The description of the machine learning approach is somewhat unclear. It looks like that the authors used two feature selection methods, SVM-RFE and LASSO. However, it is unclear what features (X) were used and what the target variable (Y) was, as well as the dataset size, etc. Please clarify this in the Methods section to enhance transparency and reproducibility.
Author Response
Comments:
The authors present a study on the discovery of a novel target protein for diabetes-related cognitive impairment using machine learning and molecular docking. The manuscript is well-structured and in good shape. However, I have one comment regarding the machine learning part.
The description of the machine learning approach is somewhat unclear. It looks like that the authors used two feature selection methods, SVM-RFE and LASSO. However, it is unclear what features (X) were used and what the target variable (Y) was, as well as the dataset size, etc. Please clarify this in the Methods section to enhance transparency and reproducibility.
Response:
We are grateful for your constructive feedback regarding the clarity of our machine learning methodology.

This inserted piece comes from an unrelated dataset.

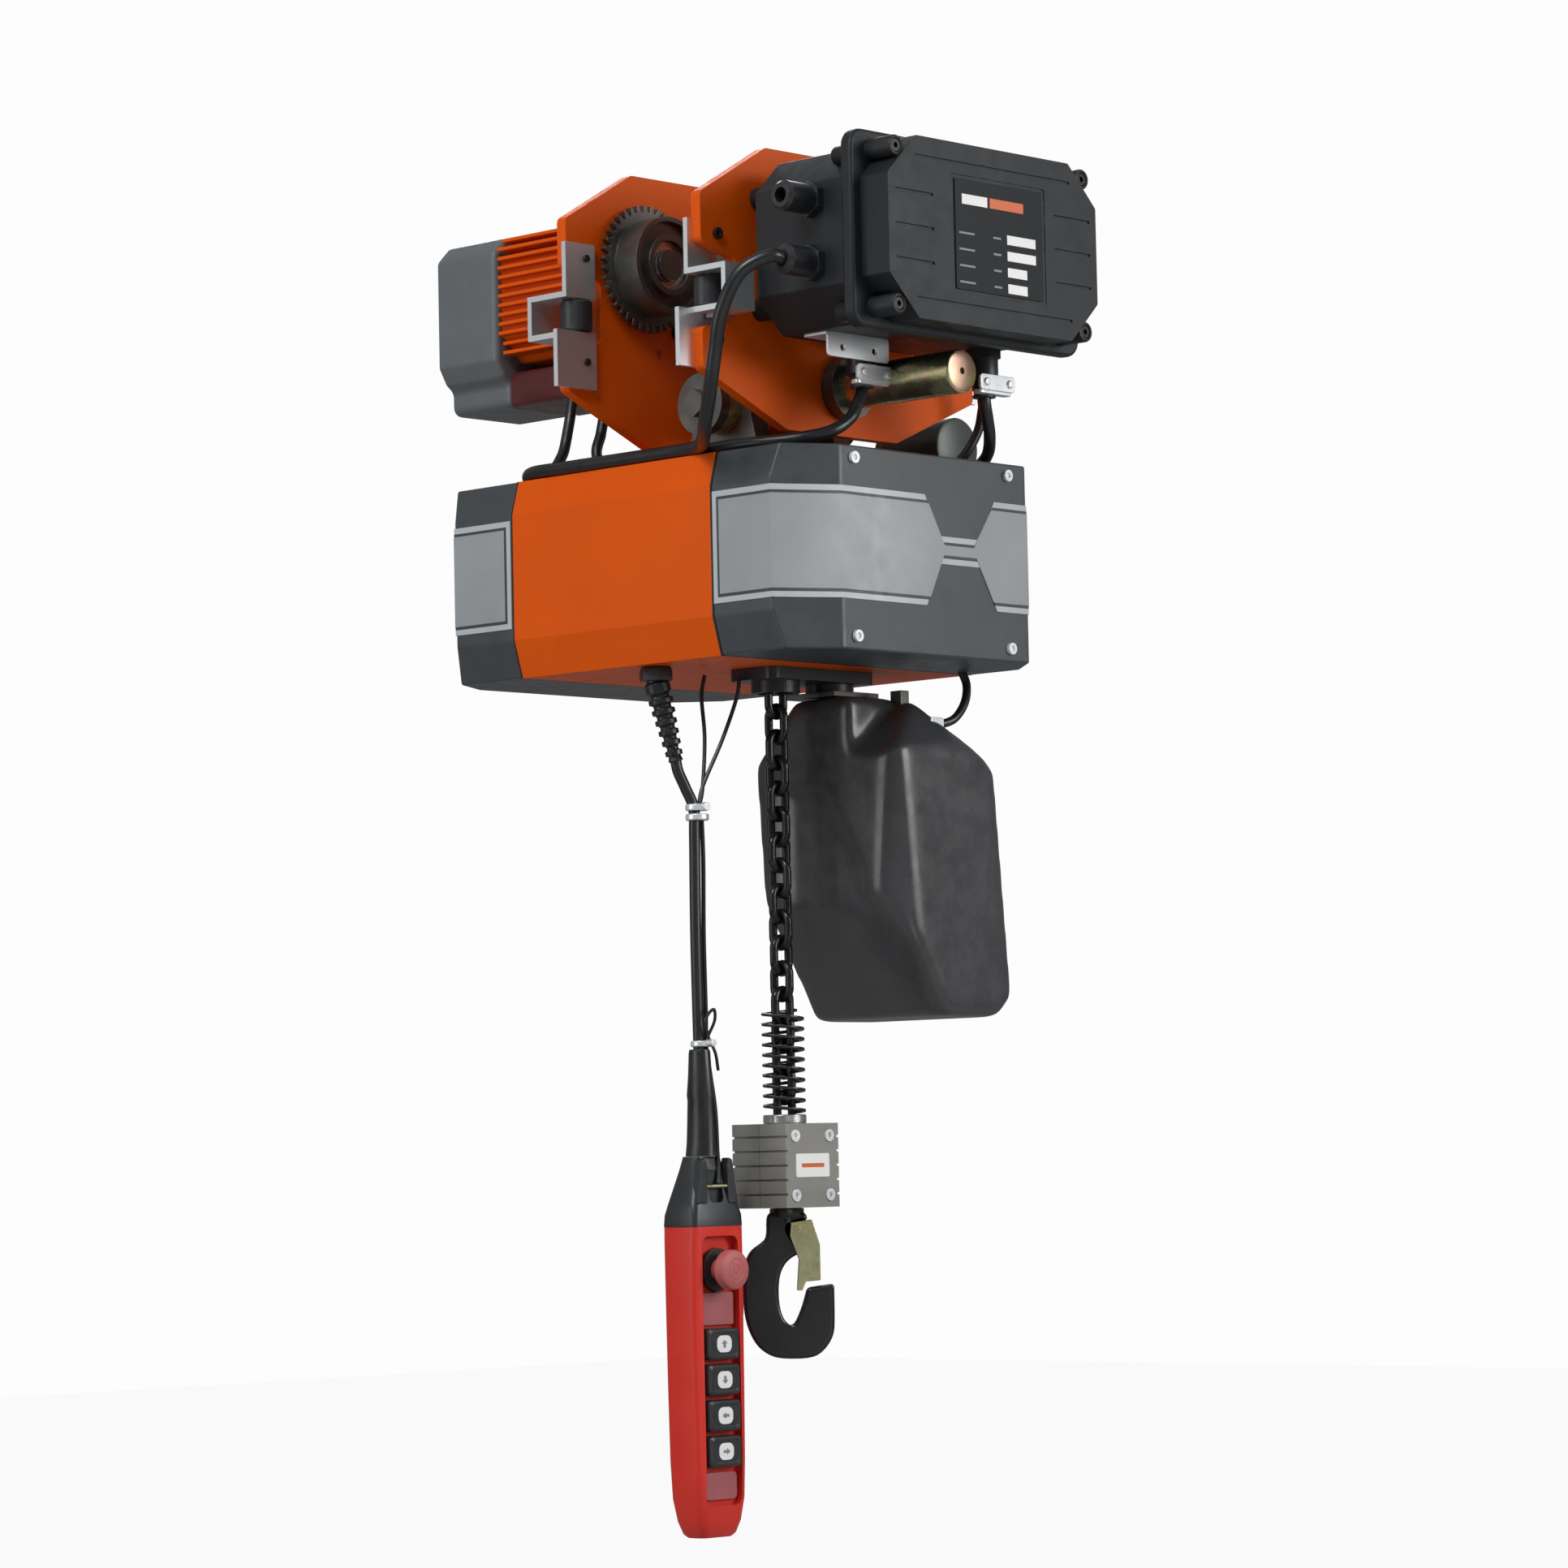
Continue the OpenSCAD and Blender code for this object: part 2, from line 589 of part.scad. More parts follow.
// One link, upright, with its width along X.
module half_ring() rotate([90, 0, 0]) rotate_extrude(angle = 180)
  translate([link_half_w - wire_r, 0]) circle(r = wire_r, $fn = 24);
module link() {
  arm = link_half_w - wire_r;
  straight = chain_pitch / 2 + wire_r - arm;
  for (s = [-1, 1]) rod_z(s * arm, 0, -straight, straight, wire_r, $fn = 24);
  translate([0, 0, straight]) half_ring();
  translate([0, 0, -straight]) mirror([0, 0, 1]) half_ring();
}
// Link k sits k pitches below the load wheel's height. Even links lie flat on the wheel.
module fall_link(k, x = 0) translate([x, 0, wheel_z - k * chain_pitch]) rotate([0, 0, k % 2 == 0 ? 90 : 0]) link();
module wrapped_link(k) translate([load_x, 0, wheel_z]) rotate([0, 180 + k * link_step, 0])
  translate([load_x, 0, 0]) rotate([0, 0, k % 2 == 0 ? 90 : 0]) link();
first_fall = 4;
last_fall = 22;
slack_links = 8;
module load_chain() color("#1b1c1d") for (k = [first_fall : last_fall]) fall_link(k);
module wheel_chain() color("#1b1c1d") {
  for (k = [1 : first_fall - 1]) fall_link(k);
  for (k = [0 : 5]) wrapped_link(k);
  for (k = [1 : slack_links]) fall_link(k + 1, 2 * load_x);
}

module chain_guide() color("#1a1b1c") difference() {
  union() {
    translate([0, 0, body_bottom - 10]) linear_extrude(9.9)
      polygon(rounded([[-30, -26], [94, -26], [94, 26], [-30, 26]], 8));
    for (x = chain_holes) rod_z(x, 0, body_bottom - 20, body_bottom - 9, 20);
  }
  for (x = chain_holes) rod_z(x, 0, body_bottom - 21, body_bottom + 1, 15);
}

module top_canister() color("#3f4441") {
  rod_y(158, -32, -66, 6, 26);
  block([140, 176], [-60, 0], [body_top + 0.1, -50]);
}

// The chain container's two side views, shrunk by inset. Its solid is where they meet.
function container_xz(e) = [[84 + e, -508 + e], [156 - e, -508 + e], [170 - e, -490], [156 - e, -318],
  [126 - e, -290], [98 - e, -258], [90 - e, -243 + e], [48 + e, -243 + e], [46 + e, -262], [30 + e, -282],
  [30 + e, -408]];
function container_yz(e) = [[-103 + e, -508 + e], [50 - e, -508 + e], [50 - e, -409], [57 - e, -296],
  [20 - e, -252], [20 - e, -243 + e], [-52 + e, -243 + e], [-60 + e, -256], [-103 + e, -292]];
module container_solid(e) intersection() {
  slab_y(-140, 220) polygon(rounded(container_xz(e), 7, 3));
  slab_x(20, 160) polygon(rounded(container_yz(e), 8, 3));
}
module chain_container() color("#333436") difference() {
  union() {
    container_solid(0);
    block([42, 49.5], [-8, 8], [-262, body_bottom - 20.2]);
    block([79, 86], [-8, 8], [-262, body_bottom - 20.2]);
  }
  container_solid(3.5);
  rod_z(2 * load_x, 0, -270, -241, 15);
}

module cord_grip() color("#151515") {
  rod_z(cord_top.x, cord_top.y, cord_top.z, body_bottom + 4, 8);
  rod_z(cord_top.x, cord_top.y, cord_top.z - 1, body_bottom - 0.1, 14);
  strut(cord_top, cord_end, 7);
  for (i = [1 : 6]) let (p = cord_top + (cord_end - cord_top) * i / 7, n = unit(cord_end - cord_top))
    strut(p, p + 4 * n, 11 - 0.5 * i);
}

// ---- hook block ----

// Flat-wound buffer coil: a rectangular section swept along a helix.
coil_turns = 10;
coil_steps = 20;
coil_top = -498;
coil_pitch = 8.3;
coil_section = [[13, -1.6], [17.5, -1.6], [17.5, 1.6], [13, 1.6]];
coil_points = [for (i = [0 : coil_turns * coil_steps]) let (a = 360 * i / coil_steps)
  for (p = coil_section) [p.x * cos(a), p.x * sin(a), coil_top - 1.6 - coil_pitch * i / coil_steps + p.y]];
coil_faces = let (n = coil_turns * coil_steps) concat([[3, 2, 1, 0]],
  [for (i = [0 : n - 1]) for (k = [0 : 3]) let (a = 4 * i + k, b = 4 * i + (k + 1) % 4) [a, b, b + 4, a + 4]],
  [[4 * n, 4 * n + 1, 4 * n + 2, 4 * n + 3]]);
module buffer_spring() color("#161718") {
  polyhedron(coil_points, coil_faces);
  difference() {
    rod_z(0, 0, block_z1 + 0.1, block_z1 + 7.5, 18);
    rod_z(0, 0, block_z1 - 1, block_z1 + 9, 13);
  }
}

chain_pin_z = wheel_z - last_fall * chain_pitch - 4;
chain_pin_r = 3.4;
chain_pin_half = 16.5;
module block_half() difference() {
  union() {
    block([-block_w / 2 + 3, block_w / 2 - 3], [-block_d / 2, -0.05], [block_z0, block_z1]);
    for (k = [0 : 5])
      block(about(0, block_w / 2), [-block_d / 2, -0.05], about(block_z0 + 11.4 * k + 5.1, 4.5));
  }
  rod_z(0, 0, block_z0 - 1, block_z0 + 20, shank_r + running);
  rod_z(0, 0, block_z0 + 16, block_z0 + 38, 17);
  rod_z(0, 0, block_z0 + 30, block_z1 + 1, 13.5);
  rod_x(0, chain_pin_z, -chain_pin_half - 0.1, chain_pin_half + 0.1, chain_pin_r + running);
  both_ends() for (z = [10, block_h - 10])
    rod_y(20, block_z0 + z, -block_d / 2 - 1, 1, 3.05);
  both_ends() for (z = [10, block_h - 10])
    rod_y(20, block_z0 + z, -block_d / 2 - 1, -block_d / 2 + 3.5, 5.2);
}
module hook_block() color("#8a8984") both_sides() block_half();
module block_screws() color("#b4b5b2") {
  both_ends() for (z = [10, block_h - 10])
    screw_y(20, block_z0 + z, -block_d / 2 + 3.45, block_d / 2 - 4, 3, 5, 4.5);
  rod_x(0, chain_pin_z, -chain_pin_half, chain_pin_half, chain_pin_r);
}

// The hook in its own plane, mouth towards +X, before it is turned to hook_yaw.
hook_t = 19;
hook_outline = [[-17, -684], [-31, -693], [-37, -712], [-37, -742], [-27, -772],
  [-8, -782], [20, -782], [37, -764], [37, -722], [15, -725], [3, -757], [-8, -744], [-8, -718],
  [2, -701], [11, -697], [8, -690], [1, -679], [1, -673], [16, -671], [16, -664], [-17, -664]];
module hook_plane() rotate([0, 0, hook_yaw]) children();
module hook() color("#151617") hook_plane() {
  rod_z(0, 0, block_z0 - 8, block_z0 + 17, shank_r);
  rod_z(0, 0, block_z0 + 16.3, block_z0 + 29, 16);
  rod_z(0, 0, block_z0 - 5, block_z0 - 0.3, 14);
  difference() {
    slab_y(-hook_t / 2, hook_t) polygon(rounded(hook_outline, 2.2, 3));
    rod_y(latch_pivot.x, latch_pivot.y, -hook_t, hook_t, 2.6);
  }
}
latch_pivot = [8, -677];
latch_half = 11.3;
latch_wall = 1.5;
latch_side = [[3, -672], [20, -670], [26, -690], [26, -719], [14, -720], [11, -727], [7, -727], [9, -702], [2, -683]];
module hook_latch() color("#a89a4a") hook_plane() {
  rod_y(latch_pivot.x, latch_pivot.y, -latch_half - 1, latch_half + 1, 2.5);
  difference() {
    slab_y(-latch_half, 2 * latch_half) polygon(latch_side);
    slab_y(latch_wall - latch_half, 2 * (latch_half - latch_wall))
      polygon([[0, -660], [18, -660], [24.3, -690], [24.3, -730], [0, -730]]);
  }
}

// ---- pendant ----

cable_x = [pendant_x, pendant_y];
pendant_eye_z = -307;
module pendant_cable() color("#121314") {
  rod_z(cable_x.x, cable_x.y, -530, -338, 4.5);
  rod_z(cable_x.x + 7.6, cable_x.y, -530, -338, 2.6);
  strut([cord_end.x, cord_end.y, pendant_eye_z], [cable_x.x, cable_x.y, -339], 4);
  rod_x(cord_end.y, pendant_eye_z, cord_end.x - 7, cord_end.x + 7, 5.5);
  rod_z(cable_x.x + 3, cable_x.y, -346, -334, 9);
}
module pendant_boot() color("#17181a") {
  translate([cable_x.x, cable_x.y, -617]) cylinder(h = 86.9, r1 = 14, r2 = 9);
}
function pendant_front_view(top, bottom, w) =
  [[-w / 2 + 4, bottom], [w / 2 - 4, bottom], [w / 2, bottom + 60], [w / 2, top], [-w / 2, top], [-w / 2, bottom + 60]];
module pendant_shell(top, bottom, w, d) translate([pendant_x, pendant_y, 0])
  slab_y(-d / 2, d) polygon(rounded(pendant_front_view(top, bottom, w), 6));
module pendant_cap() color("#2a2b2d") difference() {
  translate([pendant_x, pendant_y, 0]) intersection() {
    slab_y(-pendant_d / 2, pendant_d) polygon([[-29, pendant_top + 0.1], [29, pendant_top + 0.1],
      [29, pendant_top + 14], [15, -617.1], [-15, -617.1], [-29, pendant_top + 14]]);
    slab_x(-30, 60) polygon([[-19, pendant_top], [19, pendant_top], [19, pendant_top + 14], [14, -616], [-14, -616], [-19, pendant_top + 14]]);
  }
  translate([pendant_x, pendant_y, 0]) block([-25, 25], [-15, 15], [pendant_top - 1, pendant_top + 12]);
}
button_z = [for (i = [0 : 3]) first_button_z - i * button_pitch];
button_half = [18, 12.5];
button_play = 0.5;
module pendant_housing() color("#c1301f") difference() {
  pendant_shell(pendant_top, pendant_bottom, pendant_w, pendant_d);
  pendant_shell(pendant_top + 1, pendant_bottom + 3, pendant_w - 6, pendant_d - 6);
  translate([pendant_x, 0, 0]) {
    block([-20, 20], [pendant_front - 1, pendant_front + 1.2], [pendant_bottom + 22, pendant_top - 6]);
    for (z = button_z)
      block(about(0, button_half.x + button_play), [pendant_front - 1, pendant_front + 5],
        about(z, button_half.y + button_play));
  }
  rod_y(pendant_x, stop_z, pendant_front - 2, pendant_front + 5, 9.05);
}
module stop_button() color("#b8342a") {
  rod_y(pendant_x, stop_z, pendant_front - 8, pendant_front + 14, 9);
  rod_y(pendant_x, stop_z, pendant_front - 18, pendant_front - 7, 16);
}
module push_button(z) color("#141516")
  block(about(pendant_x, button_half.x), [pendant_front - 3, pendant_front + 10], about(z, button_half.y));
module up_button() push_button(button_z[0]);
module down_button() push_button(button_z[1]);
module left_button() push_button(button_z[2]);
module right_button() push_button(button_z[3]);

near_side_plate();
far_side_plate();
cross_shaft();
shaft_collars();
plate_screws();
wheel_axles();
wheel_bearings();
roller_brackets();
roller_pins();
drive_gearbox();
drive_motor_housing();
drive_motor_cap();
junction_box();
box_lid();
lid_gasket();
lid_screws();
cable_glands();
gland_bracket();
box_cable();
near_left_wheel();
near_right_wheel();
far_left_wheel();
far_right_wheel();
near_left_roller();
near_right_roller();
far_left_roller();
far_right_roller();
drive_pinion();
suspension_block();
bar_end_caps();
suspension_lugs();
body_housing();
near_end_cap();
far_end_cap();
cap_screws();
gear_frame();
motor_stator();
chain_guide();
wheel_chain();
top_canister();
chain_container();
cord_grip();
load_wheel();
final_gear();
motor_rotor();
load_chain();
buffer_spring();
hook_block();
block_screws();
hook();
hook_latch();
pendant_cable();
pendant_boot();
pendant_cap();
pendant_housing();
stop_button();
up_button();
down_button();
left_button();
right_button();
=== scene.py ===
"""Looks of an electric chain hoist on a motor-driven beam trolley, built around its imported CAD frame.

Metres, +X along the beam, +Y across it, +Z up. Sizes below are given in millimetres and scaled by MM.
"""
import math

import bmesh
import bpy
from mathutils import Matrix, Vector


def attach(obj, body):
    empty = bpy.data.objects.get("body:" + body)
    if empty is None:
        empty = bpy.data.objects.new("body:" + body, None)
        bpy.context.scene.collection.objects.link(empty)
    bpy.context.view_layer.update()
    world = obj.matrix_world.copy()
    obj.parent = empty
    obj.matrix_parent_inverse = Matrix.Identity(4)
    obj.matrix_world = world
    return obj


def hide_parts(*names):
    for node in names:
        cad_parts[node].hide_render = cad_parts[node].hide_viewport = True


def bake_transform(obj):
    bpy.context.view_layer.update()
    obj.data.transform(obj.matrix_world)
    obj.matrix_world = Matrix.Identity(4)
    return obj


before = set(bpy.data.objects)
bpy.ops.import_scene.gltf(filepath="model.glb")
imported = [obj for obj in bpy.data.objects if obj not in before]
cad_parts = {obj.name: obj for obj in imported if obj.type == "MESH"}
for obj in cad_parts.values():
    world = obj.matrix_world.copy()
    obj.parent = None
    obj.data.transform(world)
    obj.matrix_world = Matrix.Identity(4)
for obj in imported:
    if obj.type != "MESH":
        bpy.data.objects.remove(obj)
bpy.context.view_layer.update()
MM = 0.001
ORIGIN = (0, 0, 0)
AXIS_X, AXIS_Y, AXIS_Z, MINUS_Y = (1, 0, 0), (0, 1, 0), (0, 0, 1), (0, -1, 0)
SHARP = math.radians(32)  # edges that turn by more than this shade as creases
scene = bpy.context.scene


# ---------------------------------------------------------------- materials

def ramp_node(nt, stops):
    ramp = nt.nodes.new("ShaderNodeValToRGB")
    els = ramp.color_ramp.elements
    while len(els) < len(stops):
        els.new(0.5)
    for el, (pos, col) in zip(els, stops):
        el.position = pos
        el.color = (*col, 1)
    return ramp


def noise_node(nt, coord, scale, detail=3.0, rough=0.55, stretch=None):
    noise = nt.nodes.new("ShaderNodeTexNoise")
    noise.inputs["Scale"].default_value = scale
    noise.inputs["Detail"].default_value = detail
    noise.inputs["Roughness"].default_value = rough
    source = coord
    if stretch:
        mapping = nt.nodes.new("ShaderNodeMapping")
        mapping.inputs["Scale"].default_value = stretch
        nt.links.new(coord, mapping.inputs["Vector"])
        source = mapping.outputs["Vector"]
    nt.links.new(source, noise.inputs["Vector"])
    return noise.outputs["Fac"]


def mapped(nt, value, lo, hi, a=0.3, b=0.7):
    node = nt.nodes.new("ShaderNodeMapRange")
    for key, val in (("From Min", a), ("From Max", b), ("To Min", lo), ("To Max", hi)):
        node.inputs[key].default_value = val
    nt.links.new(value, node.inputs["Value"])
    return node.outputs["Result"]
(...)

Your comments have helped us significantly improve the transparency and reproducibility of our work.
In response to your concerns, we have made substantial revisions to the manuscript, particularly in the Methods section (4.3.3), where we have now provided a comprehensive description of our machine learning approach. The modifications include:
- Detailed Dataset Characteristics:
- We have explicitly stated the sample size (11 samples, comprising 5 normal controls and 6 T2DM patients with cognitive impairment)
- We have clearly defined the features (X) as 106 differentially expressed genes
- We have specified the target variable (Y) as the binary classification of cognitive status
- Thorough Feature Selection Process:
For LASSO regression:
- We have detailed the input matrix dimensions (106 × 11)
- We have specified the optimization criterion and cross-validation approach
- We have explained the parameter selection process
For SVM-RFE:
- We have outlined the kernel function choice
- We have described the ranking criterion and feature elimination process
- We have detailed the cross-validation methodology
Furthermore, we have enhanced the Discussion section with a methodological consideration paragraph that addresses the robustness of our approach despite the relatively small sample size, emphasising how the combination of two independent methods (LASSO regression and SVM-RFE) helps mitigate potential bias.
We believe these revisions have substantially improved the manuscript by:
- Enhancing the transparency of our machine learning methodology
- Ensuring the reproducibility of our analytical approach
- Demonstrating the rigour of our methodological framework
We trust these modifications adequately address your concerns and provide the clarity you sought regarding our machine learning approach. We welcome any additional feedback you may have.
Round 2
Reviewer 2 Report
Comments and Suggestions for Authors
Thanks for the detailed response. my comments has been solved.